One list, the broad, unbudgeted outline of projects to which Yuen referred, was included on the ballot as the “bond project list” legally required under the Proposition 39 guidelines under which Measure A passed.
But a second list of projects, with estimated costs included next to each project, was part of the executive summary that was included for consideration by the board for the bond measure. Entitled “Estimated Cost Proposal for Capital Outlay Projects and Facilities Improvements District-Wide 2006-2021,” the items in the second list totaled $451.4 million.
The executive summary explained that this list was generated after “the district … conducted a comprehensive facilities need inventory which identifies approximately $452 million in additional facilities repair, upgrade, renovation, and replacement needs for the next 15 years. … $390 million of this is being proposed for new local bond measure, while the remaining $62 million is expected to be contributed [by other sources].”
An updated version of this list, keeping the same projects but adding more dollar figures, has been posted to the district’s Dept. of General Services webpage under the link “Measure A Capital Projects.”
Does this mean that the district is committed to these projects under Measure A? Peralta Chief Financial Officer Tom Smith was out of the office this week and Peralta General Counsel Thuy Nguyen was out on maternity leave, but another trustee, Cy Gulassa, seems to think it the district is committed.
“My understanding is that we were endorsing that [itemized list] as a requirement of the bond referendum” during the Feb. 28 trustee meeting, Gulassa said this week in a telephone interview. “That’s what I thought we voted on.”
Gulassa added that several trustees, including himself and Yuen, “had expressed concern that the district did not have such a list” in the days immediately preceding the Feb. 28 meeting. “I wasn’t happy with everything that was on the list. But I was happy that they came up with a list.”
Gulassa said that he wished that Peralta had come up with “an itemized list with comprehensive guidelines on how the money was to be spent and how it fit into the district priorities” such as he said was produced by the Foothill-DeAnza Community College District for a recent Proposition 39 bond measure.
Gulassa formerly taught in the Foothill-DeAnza district. Yuen still teaches there.

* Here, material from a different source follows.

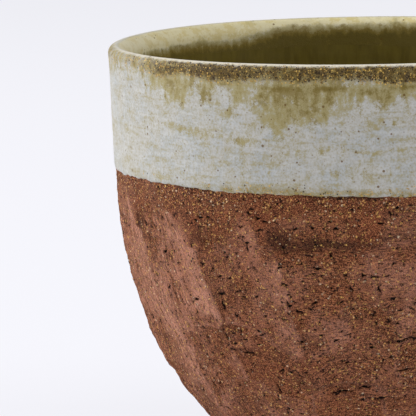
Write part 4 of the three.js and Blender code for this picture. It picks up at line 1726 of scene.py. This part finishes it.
@dataclass
class Glazes:
    """The coats of glaze: the pale band, the olive lip and the liner.

    Attributes:
        form: The thrown form.
        band_coat: Thickness of the band.
        rim_coat: Thickness over the lip.
        liner_coat: Thickness of the liner.
        line_depth: How far below the rim the band ends.
        line_wave: How far that edge waves up and down.
        run_depth: How far below the rim the lip's coat ends outside.
        run_wave: How far that joint waves.
        inside_depth: How far below the rim it ends inside.
        inside_wave: How far that joint waves.
        roll: How far up the band its rounded lower edge reaches.
        gap: How much thinner each coat is away from the crest.
        swell: How far the outer coats swell and sink.
        run_stray: How far the end of the olive runs strays, in millimetres.
        run_fade: Height over which the runs fade, in millimetres.
        ring_depth: Depth of the rings that throwing left inside.
        ring_pitch: Their pitch.
        strip_depth: How far below the crest the dark strip reaches, in millimetres.
        run_waves: Waves of the outer joint.
        dip_waves: Waves of the inner joint.
        line_waves: Waves of the lower edge.
        run_edge: Where the olive runs end, by azimuth in degrees and height in millimetres.
        blots: Patches of olive and pale holes.
        pale_side: Where the runs are weaker, by azimuth and width in degrees.
        frosted: Where light is painted pale inside the lip, by azimuth and width in degrees.
        deep_lip: Where the pale lip reaches deeper inside.
        weak_strip: Where the dark strip below the crest is weaker.
        thin_crest: Where the pale crest, partly a painted highlight, is narrower.
        dull_crest: Where it is duller.
        clean_hem: Where the lower edge is clean.
    """

    form: CupForm
    band_coat: float = 0.3 * MM
    rim_coat: float = 0.4 * MM
    liner_coat: float = 0.48 * MM
    line_depth: float = 21.1 * MM
    line_wave: float = 0.35 * MM
    run_depth: float = 8.5 * MM
    run_wave: float = 3 * MM
    inside_depth: float = 5 * MM
    inside_wave: float = 0.5 * MM
    roll: float = 0.7 * MM
    gap: float = 0.04 * MM
    swell: float = 0.035 * MM
    run_stray: float = 0.45
    run_fade: float = 3.4
    ring_depth: float = 0.05 * MM
    ring_pitch: float = 4.2 * MM
    strip_depth: float = 2.8
    run_waves: tuple[Wave, ...] = (Wave(3, 0.34, 0.6), Wave(7, 0.36, 2.2), Wave(12, 0.3, 4.1))
    dip_waves: tuple[Wave, ...] = (Wave(1, 0.5, 1.9), Wave(4, 0.3, 0.4), Wave(9, 0.2, 3.3))
    line_waves: tuple[Wave, ...] = (dip_waves[0], Wave(3, 0.65, 3.46), *dip_waves[1:])
    run_edge: tuple[tuple[float, float], ...] = (
        (-180, 66), (-172, 68.6), (-165, 67), (-158, 64.8), (-151, 67.9), (-144, 68.9), (-137, 66.1),
        (-131, 67.6), (-124, 69.5), (-117, 65.3), (-110, 67.8), (-103, 69.2), (-96, 66.8), (-90, 68.9),
        (-84, 70.3), (-77, 69.9), (-70, 70.6), (-64, 69.4), (-58, 70.6), (-52, 70.1), (-46.6, 68.8),
        (-43, 68), (-41.4, 67.1), (-40.4, 69.6), (-38, 70.4), (-36.4, 68.9), (-34, 68.4), (-32, 67.6),
        (-30, 66.9), (-29, 66.4), (-27.5, 68.2), (-25.5, 68.6), (-23, 67), (-20.4, 64.9), (-18.5, 63.5),
        (-17.2, 63.8), (-15, 65.6), (-12.8, 65), (-10.8, 66), (-8.6, 64.7), (-7, 66.2), (-5.9, 67.2),
        (-2, 68.2), (0.9, 68.4), (4, 67.6), (6.4, 68.7), (10.3, 69.4), (15, 68.4), (21, 66.2),
        (26, 68.7), (33, 64.4), (39, 67.3), (46, 69.2), (53, 66.3), (60, 68.8), (67, 69.7), (74, 65.1),
        (80, 67.6), (87, 69.1), (95, 66.9), (103, 68.9), (111, 67.2), (118, 64.6), (125, 68.1),
        (133, 69.3), (141, 66.4), (149, 68.8), (157, 67.4), (165, 65.4), (172, 67.9), (180, 66),
    )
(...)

In addition, both Gulassa and Yuen have endorsed challenger Guillen over incumbent Alona Clifton in the Area 7 trustee race.
If trustees did, indeed, approve the itemized construction bond list at the Feb. 28 meeting, California court rulings would suggest that the district is committed to following that list, even if the list itself did not appear on the June ballot.

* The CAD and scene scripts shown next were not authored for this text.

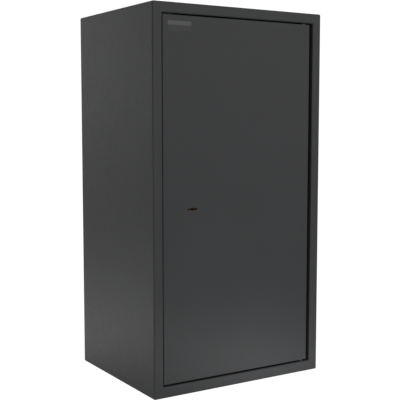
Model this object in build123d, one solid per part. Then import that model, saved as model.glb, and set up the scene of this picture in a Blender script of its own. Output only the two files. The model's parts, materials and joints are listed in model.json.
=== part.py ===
"""Key-locked steel security cabinet: folded body, inset door, boltwork and double-bitted lever lock.

Millimetres. The origin is the middle of the base, +Z is up, the door faces -Y and its hinges are at +X.
The model stands closed and unlocked: the bolts are drawn back into the door.
"""

from build123d import *
import os

# ------------------------------------------------------------------ cabinet dimensions
WIDTH, DEPTH, HEIGHT = 424.0, 340.0, 800.0
SHEET = 2.0  # body sheet
BEND = 3.5  # outer radius of the folds between the four sides
FRONT_BEND = 3.0  # outer radius of the folds round the front
FRAME_SIDE = 3.5  # how far the front frame's outer fold runs back
FLANGE, FLANGE_LOW = 21.8, 24.0  # width of the frame's flange, and at the bottom
JAMB_BEND = 3.0  # outer radius between the flange and the frame's return
JAMB_DEPTH = 40.0  # how far the return runs back
DOORWAY_CORNER = 0.6

HINGE_X, HINGE_Y = 172.5, -159.0  # the door's vertical pivot line
PIN_R = 3.0
PIN_REACH = 20.0  # how deep a hinge pin goes into its knuckle
PIN_HEAD_R, PIN_HEAD_HIGH = 5.0, 2.0
HINGE_PLATE = 8.0  # thickness of the pivot plates inside the frame
WASHER_HIGH, WASHER_WALL = 3.9, 1.6

PRESSED = 0.02  # radial clearance of a pressed or threaded fit
RUNNING = 0.05  # radial clearance of a turning or sliding fit
CLEAR = 0.2  # radial clearance of a bolted fit

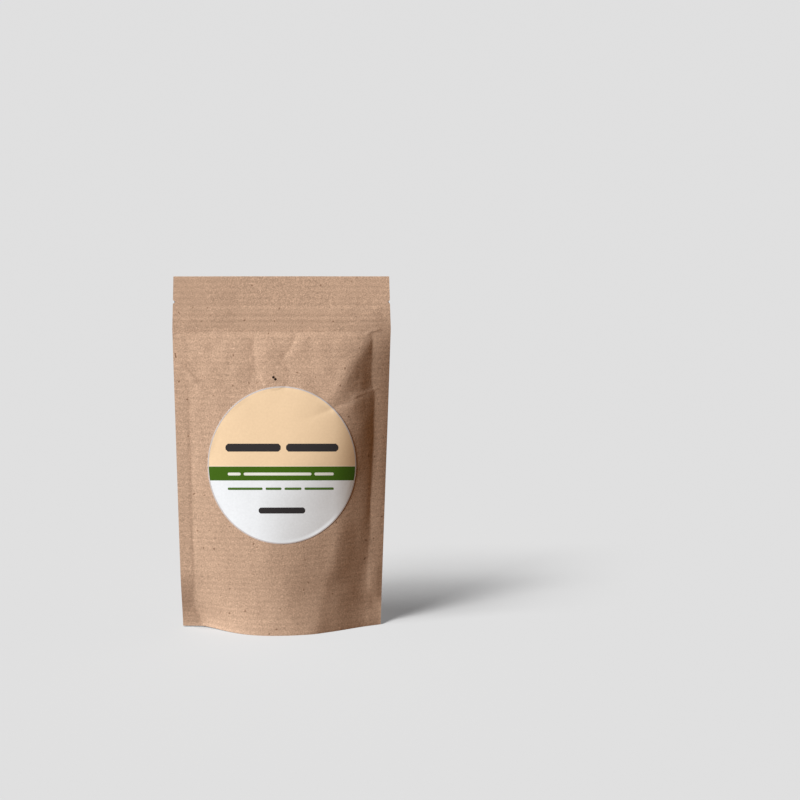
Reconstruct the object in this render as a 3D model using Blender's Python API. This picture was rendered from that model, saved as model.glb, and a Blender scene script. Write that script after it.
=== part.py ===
"""A shut brown-paper stand-up pouch with an oval label on its front.

Units are metres and +Z is up. The pouch stands on the lower rims of its two sheets, the origin is
in the middle of that footprint, and the label faces -Y.

The pouch is one solid, because it is shut and full. A row of upright cross-sections runs from one
side seal to the other. Each goes up the front sheet, over the top edge, down the back sheet and
through the recess that the folded base panel leaves underneath.
"""
import math

import bmesh
import bpy

# Outline of the pouch
HEIGHT = 0.185
WIDEST = 0.157
HALF_WIDTH_BASE = 0.0500
HALF_WIDTH_ZIP = 0.0547
HALF_WIDTH_TOP = 0.0539
SIDE_SEAL = 0.0063
SEAL_THICKNESS = 0.0007

# How far each sheet stands out from the middle, and how that fades towards the zip
BULGE = 0.0155
BULGE_TOP = 0.156
BULGE_RISE = 1.08
BULGE_ROUND = 0.60

# Plan of the sheets: full on the left and sloping to the right, with an arc along the lower rim.
# Each pair holds the powers of the curve: how flat its middle is, then how it runs out.
RIM_CENTRE = -0.004
BODY_CENTRE = -0.012
RIM_REACH_LEFT = 0.0366
RIM_REACH_RIGHT = 0.0549
RIM_FADE_LEFT = 0.026
RIM_FADE_RIGHT = 0.0656
RIM_POWERS_LEFT = (2.5, 1.45)
RIM_POWERS_RIGHT = (2.16, 1.76)
BODY_POWERS_LEFT = (2.6, 1.35)
BODY_POWERS_RIGHT = (1.70, 1.14)
SHOULDER_POWER = 3.4
SHOULDER_START = 0.062
SHOULDER_RISE = 0.050

# The left base corner stays clear of the ground, and the base sits a little to the left
CORNER_LIFT = 0.0005
CORNER_FADE = 0.060
BASE_SHIFT = 0.0005
BASE_SHIFT_FADE = 0.150

# Beside the full part the pouch is a little twisted: left seal forward, right seal leaning back
TWIST_LEFT = 0.82
TWIST_LEFT_BASE = 0.12
TWIST_LEFT_RISE = 0.034
TWIST_LEFT_TOP = 0.159
TWIST_LEFT_FADE = 0.018
TWIST_RIGHT = 0.0064
TWIST_RIGHT_BASE = 0.32
TWIST_RIGHT_RISE = 0.015
TWIST_RIGHT_START = 0.0263
TWIST_RIGHT_TOP = 0.172
TWIST_RIGHT_FADE = 0.040

# Flattened right corner under the zip: the facet's two ends at the seal, then its point on the face
FACET_UPPER = (0.0488, 0.1562)
FACET_LOWER = (0.0472, 0.1252)
FACET_INNER = (0.0250, 0.1170)
FACET_FLATNESS = 0.98
FACET_ROUND = 1.20
FACET_STEP = 0.60
FACET_SOFTNESS = 0.0006

# The zip: two ridges with a flat groove under them, and the heat-sealed band above
ZIP_RIDGES = (0.1662, 0.1625)
ZIP_RIDGE_HEIGHT = 0.0005
ZIP_RIDGE_WIDTH = 0.0010
ZIP_THICKNESS = 0.0008
ZIP_START = 0.1557
SEAL_LINE = 0.1750

# The tear notches in the two side seals
NOTCH_HEIGHT = 0.1717
NOTCH_DEPTH = 0.0016
NOTCH_HALF = 0.0009

# The degassing valve, glued inside and showing as a raised disc
VALVE_X = -0.0036
VALVE_Z = 0.1343
VALVE_RADIUS = 0.0069
VALVE_RAISE = 0.0006

# The base panel, folded up between the sheets
SKIRT = 0.0008
SKIRT_HEIGHT = 0.0040
RECESS_SIDE_HEIGHT = 0.0150
RECESS_HALF_LENGTH = 0.040
RECESS_LEAST_DEPTH = 0.0020
RECESS_SLOPE = 1.6
FOLD_RISE = 0.0040
FOLD_SAG = 0.0010

# The label
LABEL_CENTRE = (0.0002, 0.0889)
LABEL_HALF_WIDTH = 0.0373
LABEL_HALF_HEIGHT = 0.0406
LABEL_THICKNESS = 0.0003
LABEL_GAP = 0.0003
LABEL_RINGS = 7
LABEL_SIDES = 44

# Fineness of the cross-sections
FACE_COLUMNS = 38
SEAL_STEPS = (0.0, 0.0022, 0.0042)
BACK_STRIDE = 2


def clamp(value):
    return max(0.0, min(1.0, value))


def smooth(value):
    """Ease from 0 to 1."""
    t = clamp(value)
    return t * t * (3 - 2 * t)


def mix(start, end, share):
    return start + (end - start) * share


def soft_min(a, b, softness):
    """The smaller of two lengths, with the corner where they cross rounded off."""
    low = min(a, b)
    return low - softness * math.log(math.exp((low - a) / softness) + math.exp((low - b) / softness))


def half_width(z):
    if z > WIDEST:
        return mix(HALF_WIDTH_ZIP, HALF_WIDTH_TOP, (z - WIDEST) / (HEIGHT - WIDEST))
    return mix(HALF_WIDTH_BASE, HALF_WIDTH_ZIP, z / WIDEST)


def crown(z):
    """Depth of the sheet at its middle."""
    if z >= BULGE_TOP:
        return 0.0
    return BULGE * (1 - (z / BULGE_TOP) ** BULGE_RISE) ** BULGE_ROUND


def centre_line(z):
    """Where the sheet is deepest at a height."""
    return mix(RIM_CENTRE, BODY_CENTRE, smooth(z / RIM_FADE_LEFT))


def plan(x, z):
    """Share of the crown's depth that the sheet keeps at x."""
    centre = centre_line(z)
    inner = half_width(z) - SIDE_SEAL
    if x < centre:
        rim = 1 - smooth(z / RIM_FADE_LEFT)
        reach = mix(inner + centre, RIM_REACH_LEFT, rim)
        body, low = BODY_POWERS_LEFT, RIM_POWERS_LEFT
    else:
        rim = 1 - smooth(z / RIM_FADE_RIGHT)
        reach = mix(inner - centre, RIM_REACH_RIGHT, rim)
        shoulder = mix(BODY_POWERS_RIGHT[0], SHOULDER_POWER, smooth((z - SHOULDER_START) / SHOULDER_RISE))
        body, low = (shoulder, BODY_POWERS_RIGHT[1]), RIM_POWERS_RIGHT
    out = clamp(abs(x - centre) / reach)
    return (1 - out ** mix(body[0], low[0], rim)) ** mix(body[1], low[1], rim)


def side_of(start, end, x, z):
    """Distance of a point from the line through start and end, positive on its left."""
    dx, dz = end[0] - start[0], end[1] - start[1]
    return (dx * (z - start[1]) - dz * (x - start[0])) / math.hypot(dx, dz)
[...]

In a 1979 ruling concerning North Peralta Community College (the college that was housed in the building that originally housed Merritt College), the California Court of Appeals ruled that a bond measure is essentially a contract between a government agency and the voters, with “the resolution by which the bonding entity resolves to submit the issue to [its] electors” being one portion of that contract.
Citing the North Peralta ruling in a recent bond measure case involving the Southern California school district of Hermosa Beach, the Appeals Court ruled that under Prop 39, “neither the state Constitution nor the Education Code requires that the list of specific school facilities projects to be funded through a bond measure be included on the ballot. … The School District satisfied the Constitution’s accountability requirements by preparing and making available the required list of projects.”
There is still confusion whether Peralta trustees actually passed the itemized list at the Feb. 28 meeting, as Gulassa contends, or whether it only approved the more generalized list that later appeared on the June ballot.
Board minutes from the meeting only refer to passage of Resolution 05/06-45. That resolution, as passed out at the meeting on Feb. 28, included an exhibit page for the bond project list which read “the specific college facilities projects to be funded are as follows:” The remainder of the page was left blank.